Hier soir, un autre homme d'environ le même âge.
- Que penses-tu de ce qu'il se passe en Tunisie ces derniers temps?
- Je ne pense rien.
- Est-ce que tu as voté en octobre dernier?
- Oui. J'ai voté pour Ettakattol, je croyais qu'il allait nous défendre contre nahdha.
- Et aujourd'hui?
- Je ne sais pas, je ne suis plus tellement l'actualité, je travaille toute la journée. Mais j'ai installé une auto-radio pour pouvoir suivre dorénavant.
- Et donc que penses-tu de la situation actuelle?
- Je ne suis pas encore très au courant, il va falloir me poser la question une autre fois lorsque je serais plus au courant de ce qu'il se passe. Mais ce qui est sur, c'est qu'autour de moi, les gens sont très mécontents de nahdha. Et même ceux qui ont voté nahdha ne le feront plus la prochaine fois.
- Pourquoi?
- Parce que Nahdha a dit qu'elle ne toucherait pas à notre façon de vivre, or elle est entrain de le faire. Je ne suis pas d'accord pour qu'elle change notre société. Je ne suis pas d'accord pour qu'elle intervienne dans notre façon de vivre. je ne suis pas d'accord qu'elle veuille nous supprimer nos bières et notre vin. Je ne suis pas d'accord que des gens que je connais depuis toujours, des bandits de notre quartier, se fassent pousser des barbes et veulent aujourd'hui se mêler de notre façon de vivre. Mon beau-frère par exemple, il s'est fait pousser la barbe et à chaque fois qu'il vient chez moi et voit une bière, il détourne la tête et se met à dire istaghfourou allah. Il m'énerve. Alors je fais exprès de boire une bière à chaque fois qu'il vient chez moi. Je le fais vraiment exprès. Et si cela ne lui plait pas, il n'a qu'à aller ailleurs.
- D'accord, mais que penses-tu du reste, de la situation politique, économique...?
- Je ne sais pas. Je sais juste que nahdha NON.
- Et tu vas aller voter la prochaine fois?

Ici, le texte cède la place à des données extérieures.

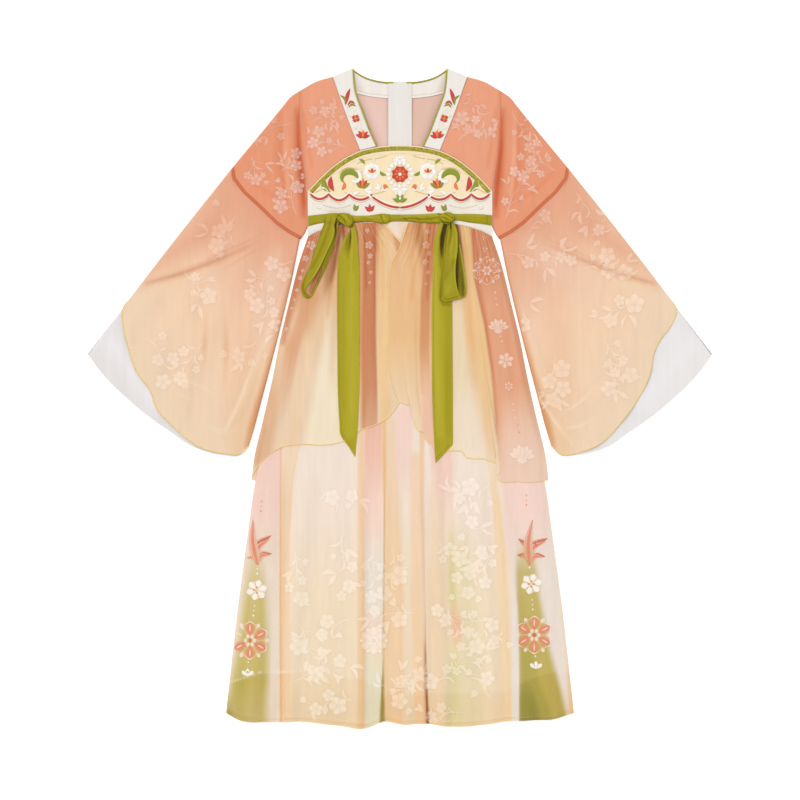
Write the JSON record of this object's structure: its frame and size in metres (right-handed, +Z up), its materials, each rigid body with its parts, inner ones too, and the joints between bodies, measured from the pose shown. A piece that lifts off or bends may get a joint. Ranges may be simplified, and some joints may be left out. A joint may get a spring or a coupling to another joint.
{
  "type": "hanfu dress",
  "caption": "Child's long hanfu dress laid flat, with wide chiffon sleeves, a high waist tied with green ribbon, an arched chest panel, a short overskirt and a long pleated skirt",
  "frame": {"origin": "on the surface that the dress lies on, under the middle of its outline", "axes": "+Y from hem to neck, +X to the right of someone who looks down on the front, +Z up from the surface"},
  "size_m": [1.03, 1.0883, 0.0193],
  "materials": {
    "coral_chiffon": "matte coral chiffon with a pale blossom print",
    "dyed_chiffon": "sheer chiffon dyed from coral to cream",
    "cream_chiffon": "sheer cream chiffon with a pale blossom print",
    "white_cotton": "plain matte white cloth",
    "blush_lining": "smooth blush lining",
    "green_satin": "olive green satin ribbon",
    "green_stitching": "satin stitch"
  },
  "bodies": {
    "root": {"bodice_back_left": "blush_lining", "bodice_back_right": "blush_lining", "back_neck_facing": "white_cotton", "zip_guard": "white_cotton", "collar_left": "white_cotton", "collar_right": "white_cotton", "collar_piping_left": "green_satin", "collar_piping_right": "green_satin", "back_neck_piping_left": "green_satin", "back_neck_piping_right": "green_satin", "front_left": "coral_chiffon", "front_right": "coral_chiffon", "chest_panel": "white_cotton", "chest_border": "green_stitching", "upper_sleeve_left": "coral_chiffon", "upper_sleeve_right": "coral_chiffon", "lower_sleeve_left": "dyed_chiffon", "lower_sleeve_right": "dyed_chiffon", "inner_sleeve_left": "white_cotton", "inner_sleeve_right": "white_cotton", "overskirt_back": "dyed_chiffon", "skirt_back": "cream_chiffon", "skirt_lining": "white_cotton", "skirt_front": "cream_chiffon", "overskirt_left": "dyed_chiffon", "overskirt_right": "dyed_chiffon", "tie_band": "green_satin", "tie_knot_left": "green_satin", "tie_knot_right": "green_satin", "tie_loop_left": "green_satin", "tie_loop_right": "green_satin", "tie_tail_left": "green_satin", "tie_tail_right": "green_satin"}
  },
  "joints": []
}
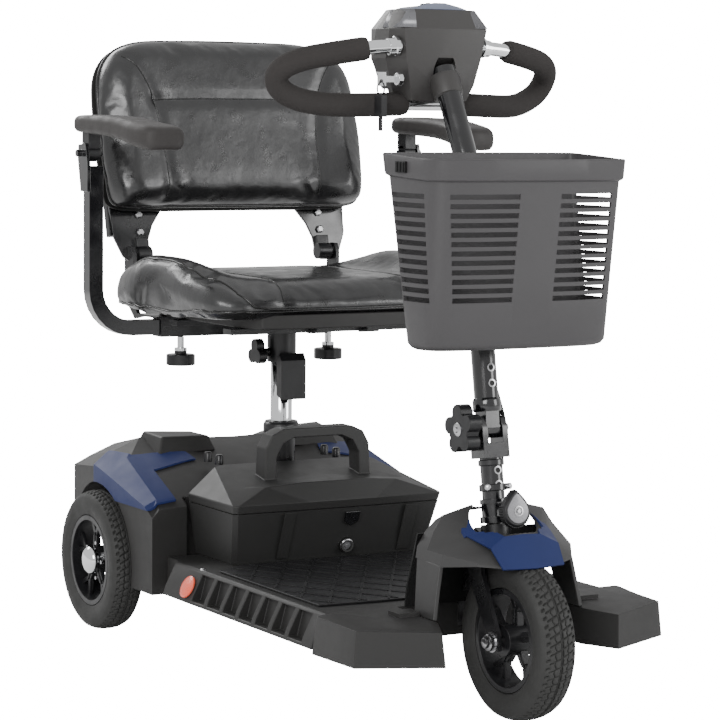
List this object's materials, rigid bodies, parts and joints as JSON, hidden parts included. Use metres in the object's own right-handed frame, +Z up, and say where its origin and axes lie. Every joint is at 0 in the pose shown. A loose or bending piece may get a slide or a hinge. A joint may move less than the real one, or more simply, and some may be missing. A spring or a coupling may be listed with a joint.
{
  "type": "mobility scooter",
  "caption": "Three-wheeled travel mobility scooter with swivel seat, armrests, looped handlebar, basket and lift-off battery box.",
  "frame": {"origin": "on the ground, under the middle of the overall length and width", "axes": "+Z up, -Y the way it drives, +X the seated rider's left"},
  "size_m": [0.574, 1.0434, 0.8988],
  "materials": {
    "body": "grained charcoal plastic",
    "shroud": "satin grey plastic",
    "mat": "moulded non-slip mat",
    "blue": "glossy blue trim",
    "basket": "satin grey plastic",
    "tyre": "solid black tyre",
    "rim": "black moulded rim",
    "frame": "black powder coat",
    "gloss": "gloss black paint",
    "motor": "black paint",
    "knob": "black moulded plastic",
    "cable": "black cable sheath",
    "cells": "dark sealed battery block",
    "chrome": "chrome plate",
    "steel": "plain steel",
    "paddle": "silver plastic",
    "foam": "dark closed-cell foam",
    "vinyl": "black grained vinyl",
    "pad": "moulded polyurethane",
    "panel": "pale silver plastic",
    "reflector": "orange-red plastic"
  },
  "bodies": {
    "chassis": {"chassis_frame": "frame", "transaxle": "steel", "drive_motor": "motor", "deck_pan": "body", "deck_mat": "mat", "reflector_left": "reflector", "reflector_right": "reflector", "bumper_left": "body", "bumper_right": "body", "front_shroud": "shroud", "fender_panel": "blue", "rear_cover": "body", "rear_panel_left": "blue", "rear_panel_right": "blue"},
    "freewheel_lever": {"freewheel_lever": "reflector"},
    "steering": {"front_fork": "frame", "lower_tiller": "gloss", "tiller_cable_lower": "cable"},
    "front_wheel": {"front_tyre": "tyre", "front_rim": "rim"},
    "stem_knob": {"stem_knob": "knob"},
    "tiller_hinge_knob": {"tiller_hinge_knob": "knob"},
    "tiller": {"upper_tiller": "gloss", "tiller_cable_upper": "cable", "tiller_head": "body", "control_panel": "panel", "handlebar": "steel", "grip_left": "foam", "grip_right": "foam"},
    "throttle_paddle": {"throttle_paddle": "paddle"},
    "speed_dial": {"speed_dial": "knob"},
    "horn_button": {"horn_button": "reflector"},
    "key": {"key": "chrome"},
    "key_ring": {"key_ring": "knob"},
    "basket": {"basket": "basket"},
    "battery_box": {"battery_case": "body", "battery_lid": "body", "battery_cells": "cells"},
    "charge_flap": {"charge_flap": "knob"},
    "seat_post": {"seat_post": "chrome"},
    "seat": {"seat_frame": "frame", "seat_pan": "body", "seat_cushion": "vinyl"},
    "post_lock_lever": {"post_lock_lever": "knob"},
    "seat_hub_knob": {"seat_hub_knob": "knob"},
    "swivel_lever": {"swivel_lever": "knob"},
    "seat_back": {"back_cushion": "vinyl", "back_frame": "body"},
    "rear_wheel_left": {"rear_tyre_left": "tyre", "rear_rim_left": "rim"},
    "anti_tip_wheel_left": {"anti_tip_wheel_left": "tyre"},
    "armrest_left": {"armrest_tube_left": "gloss"},
    "arm_pad_left": {"arm_pad_left": "pad"},
    "arm_knob_left": {"arm_knob_left": "knob"},
    "rear_wheel_right": {"rear_tyre_right": "tyre", "rear_rim_right": "rim"},
    "anti_tip_wheel_right": {"anti_tip_wheel_right": "tyre"},
    "armrest_right": {"armrest_tube_right": "gloss"},
    "arm_pad_right": {"arm_pad_right": "pad"},
    "arm_knob_right": {"arm_knob_right": "knob"}
  },
  "joints": [
    {"name": "rear_wheel_left_spin", "type": "hinge", "parent": "chassis", "child": "rear_wheel_left", "pos_m": [0.219, 0.35475, 0.1015], "axis": [1, 0, 0], "continuous": true},
    {"name": "anti_tip_wheel_left_spin", "type": "hinge", "parent": "chassis", "child": "anti_tip_wheel_left", "pos_m": [0.048, 0.49775, 0.042], "axis": [1, 0, 0], "continuous": true},
    {"name": "rear_wheel_right_spin", "type": "hinge", "parent": "chassis", "child": "rear_wheel_right", "pos_m": [-0.219, 0.35475, 0.1015], "axis": [1, 0, 0], "continuous": true},
    {"name": "anti_tip_wheel_right_spin", "type": "hinge", "parent": "chassis", "child": "anti_tip_wheel_right", "pos_m": [-0.048, 0.49775, 0.042], "axis": [1, 0, 0], "continuous": true},
    {"name": "freewheel_lift", "type": "hinge", "parent": "chassis", "child": "freewheel_lever", "pos_m": [-0.034, 0.41975, 0.092], "axis": [1, 0, 0], "range_deg": [0, 35]},
    {"name": "steer", "type": "hinge", "parent": "chassis", "child": "steering", "pos_m": [0, -0.38825, 0.1015], "axis": [0, 0.1633, 0.9866], "range_deg": [-35, 35]},
    {"name": "front_wheel_spin", "type": "hinge", "parent": "steering", "child": "front_wheel", "pos_m": [0, -0.42025, 0.1015], "axis": [1, 0, 0], "continuous": true},
    {"name": "stem_knob_turn", "type": "hinge", "parent": "steering", "child": "stem_knob", "pos_m": [0, -0.39747, 0.26014], "axis": [0, -0.9866, 0.1633], "continuous": true},
    {"name": "tiller_hinge_knob_turn", "type": "hinge", "parent": "steering", "child": "tiller_hinge_knob", "pos_m": [0, -0.34546, 0.35998], "axis": [1, 0, 0], "continuous": true},
    {"name": "tiller_fold", "type": "hinge", "parent": "steering", "child": "tiller", "pos_m": [0, -0.34546, 0.35998], "axis": [-1, 0, 0], "range_deg": [-12, 18]},
    {"name": "throttle", "type": "hinge", "parent": "tiller", "child": "throttle_paddle", "pos_m": [0, -0.16225, 0.779], "axis": [0, 0, 1], "range_deg": [-8, 8], "stiffness_Nm_per_rad": 0.4},
    {"name": "speed_dial_turn", "type": "hinge", "parent": "tiller", "child": "speed_dial", "pos_m": [0, -0.18025, 0.8938], "axis": [0, 0, 1], "range_deg": [-130, 130]},
    {"name": "horn_press", "type": "slide", "parent": "tiller", "child": "horn_button", "axis": [0, 0, -1], "range_m": [0, 0.0025], "stiffness_N_per_m": 400},
    {"name": "key_turn", "type": "hinge", "parent": "tiller", "child": "key", "pos_m": [-0.062, -0.22125, 0.799], "axis": [-1, 0, 0], "range_deg": [0, 60]},
    {"name": "key_ring_swing", "type": "hinge", "parent": "key", "child": "key_ring", "pos_m": [-0.091, -0.22125, 0.796], "axis": [0, 1, 0], "range_deg": [-25, 25]},
    {"name": "basket_lift", "type": "slide", "parent": "tiller", "child": "basket", "axis": [0, 0.1633, 0.9866], "range_m": [0, 0.04]},
    {"name": "battery_lift", "type": "slide", "parent": "chassis", "child": "battery_box", "axis": [0, 0, 1], "range_m": [0, 0.08]},
    {"name": "charge_flap_open", "type": "hinge", "parent": "battery_box", "child": "charge_flap", "pos_m": [0.02, 0.03218, 0.1996], "axis": [-1, 0, 0], "range_deg": [0, 100]},
    {"name": "seat_height", "type": "slide", "parent": "chassis", "child": "seat_post", "axis": [0, 0, 1], "range_m": [0, 0.06]},
    {"name": "seat_swivel", "type": "hinge", "parent": "seat_post", "child": "seat", "pos_m": [0, 0.21175, 0.45], "axis": [0, 0, 1], "continuous": true},
    {"name": "post_lock_squeeze", "type": "hinge", "parent": "seat", "child": "post_lock_lever", "pos_m": [0, 0.18575, 0.404], "axis": [-1, 0, 0], "range_deg": [0, 15], "stiffness_Nm_per_rad": 1.5},
    {"name": "seat_hub_knob_turn", "type": "hinge", "parent": "seat", "child": "seat_hub_knob", "pos_m": [-0.025, 0.21175, 0.41], "axis": [1, 0, 0], "continuous": true},
    {"name": "swivel_unlock", "type": "hinge", "parent": "seat", "child": "swivel_lever", "pos_m": [0.06, 0.23175, 0.438], "axis": [0, 0, 1], "range_deg": [0, 15], "stiffness_Nm_per_rad": 1},
    {"name": "backrest_fold", "type": "hinge", "parent": "seat", "child": "seat_back", "pos_m": [0, 0.36275, 0.545], "axis": [1, 0, 0], "range_deg": [0, 75]},
    {"name": "armrest_left_width", "type": "slide", "parent": "seat", "child": "armrest_left", "axis": [1, 0, 0], "range_m": [0, 0.05]},
    {"name": "arm_pad_left_flip", "type": "hinge", "parent": "armrest_left", "child": "arm_pad_left", "pos_m": [0.26, 0.30175, 0.694], "axis": [-1, 0, 0], "range_deg": [0, 95]},
    {"name": "arm_knob_left_turn", "type": "hinge", "parent": "seat", "child": "arm_knob_left", "pos_m": [0.122, 0.29375, 0.386], "axis": [0, 0, 1], "continuous": true},
    {"name": "armrest_right_width", "type": "slide", "parent": "seat", "child": "armrest_right", "axis": [-1, 0, 0], "range_m": [0, 0.05]},
    {"name": "arm_pad_right_flip", "type": "hinge", "parent": "armrest_right", "child": "arm_pad_right", "pos_m": [-0.26, 0.30175, 0.694], "axis": [-1, 0, 0], "range_deg": [0, 95]},
    {"name": "arm_knob_right_turn", "type": "hinge", "parent": "seat", "child": "arm_knob_right", "pos_m": [-0.122, 0.29375, 0.386], "axis": [0, 0, 1], "continuous": true}
  ]
}
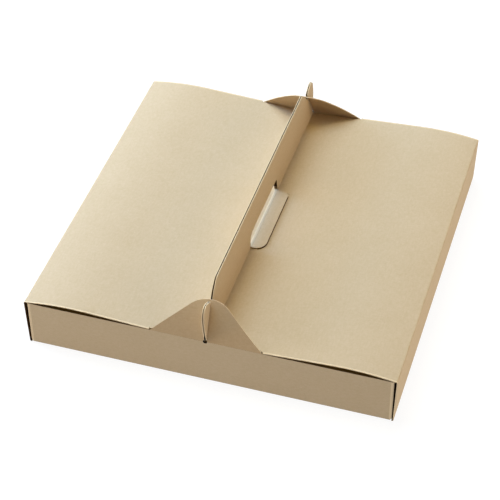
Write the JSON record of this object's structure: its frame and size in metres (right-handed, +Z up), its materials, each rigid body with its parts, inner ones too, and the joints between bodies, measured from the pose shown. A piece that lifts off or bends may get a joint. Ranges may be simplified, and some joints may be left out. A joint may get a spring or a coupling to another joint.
{
  "type": "paper lunch box",
  "caption": "Flat folded kraft board lunch box with an arched lid that meets in an upright carry handle, hooked at both ends by locking flaps.",
  "frame": {"origin": "middle of the underside, on the surface the box rests on", "axes": "+X across the box to its right side, +Y from the front end wall to the back one, along the handle, +Z up"},
  "size_m": [0.2824, 0.2878, 0.076],
  "materials": {
    "kraft_board": "matte uncoated kraft board"
  },
  "bodies": {
    "box": {"folded_box": "kraft_board"},
    "front_flap": {"front_locking_flap": "kraft_board"},
    "back_flap": {"back_locking_flap": "kraft_board"}
  },
  "joints": [
    {"name": "front_flap_crease", "type": "hinge", "parent": "box", "child": "front_flap", "pos_m": [0, -0.142, 0.0396], "axis": [1, 0, 0], "range_deg": [0, 200], "deforming": ["front_locking_flap"]},
    {"name": "back_flap_crease", "type": "hinge", "parent": "box", "child": "back_flap", "pos_m": [0, 0.142, 0.0396], "axis": [-1, 0, 0], "range_deg": [0, 200], "deforming": ["back_locking_flap"]}
  ]
}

- Je ne sais pas. Je ne sais pas pour qui voter. Mais grâce à cette auto-radio que je viens de m'acheter, j'espère savoir. Je passe mes journées en voiture, je fais environ 500km/jour, je vais donc pouvoir écouter la radio et savoir ce qu'il se passe. Nahdha ne me dérangerait pas tellement si elle s'engageait à bien travailler, à ne pas imposer un mode de vie précis, à ne pas se mêler de nos vies, à ne pas voler, à bien gérer le pays, à ne pas favoriser les siens, à ne pas se mêler de nos croyances et notre foi...
- Et tu penses quoi de l'affaire Abdellia, tu es au courant?
- Oui, je sais qu'il y avait des tableaux contraires à l'Islam.
- Tu es au courant que le tableau dont on a beaucoup parlé sur facebook ne se trouvait en réalité pas à la Abdellia, mais se trouvait au Sénégal?
- C'est vrai?
- Oui, ils l'ont dit à la TV et à la radio. Tu ne savais pas?
- Non. Mais dorénavant je saurais. Je vais écouter les infos.
Cet article est très significatif à plus d'un niveau. Actuellement en peut remarquer le désintérêt totale de la plus part des tunisiens aux affaires quotidienne et politiques, ce qui amène le penseur à se douter de la situation actuel de la "mémoire collective" du peuple. Mais la question reste de savoir "Le pourquoi"?
De point de vue sociologique, on peut remarquer que le tunisien était depuis la naissance de la république un subsistant éloigner du fait politique par crainte de pouvoir ou par hypocrisie.
De point de vue historique, on doit noter que la culture démocratique et absente dans la société tunisienne depuis plus de 50 ans.
Ce tableau oblige l'élite intellectuelle du pays de faire un effort plus grand pour faire comprendre aux peuple la vitalité de la question et l'importance de la démocratie et de la pluralité pour la Tunisie d'aujourd'hui et de demain.